_Your objective_
Reproduce the listing below in its entirety. Change nothing.

======== Dataset section ========

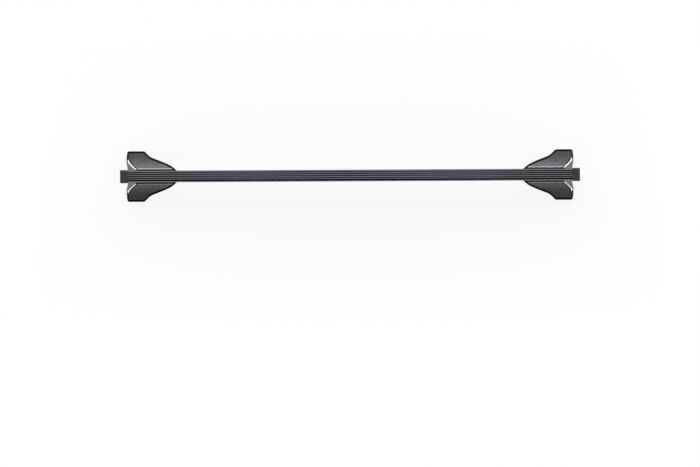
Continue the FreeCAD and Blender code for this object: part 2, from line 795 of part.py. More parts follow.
def make_thrust_bracket():
    """A bent steel angle: its plate lies under the bar and its leg takes the pull of the clamp bolt."""
    body = new_body("thrust_bracket_left")
    far = "leg_start + bracket_gauge"
    low = "foot_height - leg_drop"
    angle = [("plate_start", "foot_height"),
             ("plate_start", "foot_height - bracket_gauge"),
             ("leg_start", "foot_height - bracket_gauge", "bracket_bend"),
             ("leg_start", low),
             (far, low),
             (far, "foot_height", "bracket_bend + bracket_gauge")]
    pad(body, "angle", "side", [angle], "bracket_width")
    pocket(body, "tee_hole_in_plate", "plan", [(("tee_reach", "0"), "tee_shank / 2 + tee_clearance")],
           "3 * bracket_gauge", "foot_height - 2 * bracket_gauge")
    pocket(body, "bolt_hole_in_leg", "cross", [(("0", SCREW_HEIGHT), "bolt_shank / 2 + bolt_clearance")],
           "3 * bracket_gauge", "leg_start - bracket_gauge")
    to_left_end(body)
    return body


def make_clamp_bolt():
    """The socket head screw that draws the clamp inwards. It lies along the bar."""
    body = new_body("clamp_bolt_left")
    seat = "leg_start + bracket_gauge + washer_gauge"
    end = f"{seat} - bolt_length"
    top = f"{seat} + bolt_head_height"
    turned(body, "bolt_blank", [
        (end, "0"),
        (top, "0"),
        (top, "bolt_head / 2 - bolt_chamfer"),
        (f"{top} - bolt_chamfer", "bolt_head / 2"),
        (seat, "bolt_head / 2"),
        (seat, "bolt_shank / 2"),
        (f"{end} + bolt_chamfer", "bolt_shank / 2"),
        (end, "bolt_shank / 2 - bolt_chamfer"),
    ])
    pocket(body, "key_socket", "cross", [hexagon("key_across", "0")], "2 * key_depth", f"{top} - key_depth")
    to_left_end(body, SCREW_HEIGHT)
    return body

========

_Complete output_
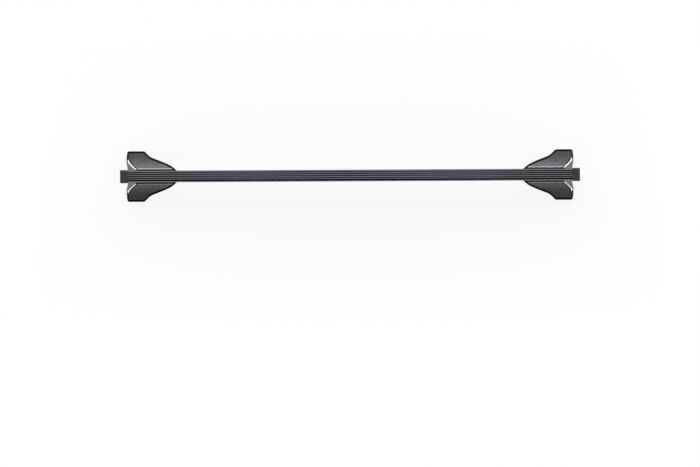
Continue the FreeCAD and Blender code for this object: part 2, from line 795 of part.py. More parts follow.
def make_thrust_bracket():
    """A bent steel angle: its plate lies under the bar and its leg takes the pull of the clamp bolt."""
    body = new_body("thrust_bracket_left")
    far = "leg_start + bracket_gauge"
    low = "foot_height - leg_drop"
    angle = [("plate_start", "foot_height"),
             ("plate_start", "foot_height - bracket_gauge"),
             ("leg_start", "foot_height - bracket_gauge", "bracket_bend"),
             ("leg_start", low),
             (far, low),
             (far, "foot_height", "bracket_bend + bracket_gauge")]
    pad(body, "angle", "side", [angle], "bracket_width")
    pocket(body, "tee_hole_in_plate", "plan", [(("tee_reach", "0"), "tee_shank / 2 + tee_clearance")],
           "3 * bracket_gauge", "foot_height - 2 * bracket_gauge")
    pocket(body, "bolt_hole_in_leg", "cross", [(("0", SCREW_HEIGHT), "bolt_shank / 2 + bolt_clearance")],
           "3 * bracket_gauge", "leg_start - bracket_gauge")
    to_left_end(body)
    return body


def make_clamp_bolt():
    """The socket head screw that draws the clamp inwards. It lies along the bar."""
    body = new_body("clamp_bolt_left")
    seat = "leg_start + bracket_gauge + washer_gauge"
    end = f"{seat} - bolt_length"
    top = f"{seat} + bolt_head_height"
    turned(body, "bolt_blank", [
        (end, "0"),
        (top, "0"),
        (top, "bolt_head / 2 - bolt_chamfer"),
        (f"{top} - bolt_chamfer", "bolt_head / 2"),
        (seat, "bolt_head / 2"),
        (seat, "bolt_shank / 2"),
        (f"{end} + bolt_chamfer", "bolt_shank / 2"),
        (end, "bolt_shank / 2 - bolt_chamfer"),
    ])
    pocket(body, "key_socket", "cross", [hexagon("key_across", "0")], "2 * key_depth", f"{top} - key_depth")
    to_left_end(body, SCREW_HEIGHT)
    return body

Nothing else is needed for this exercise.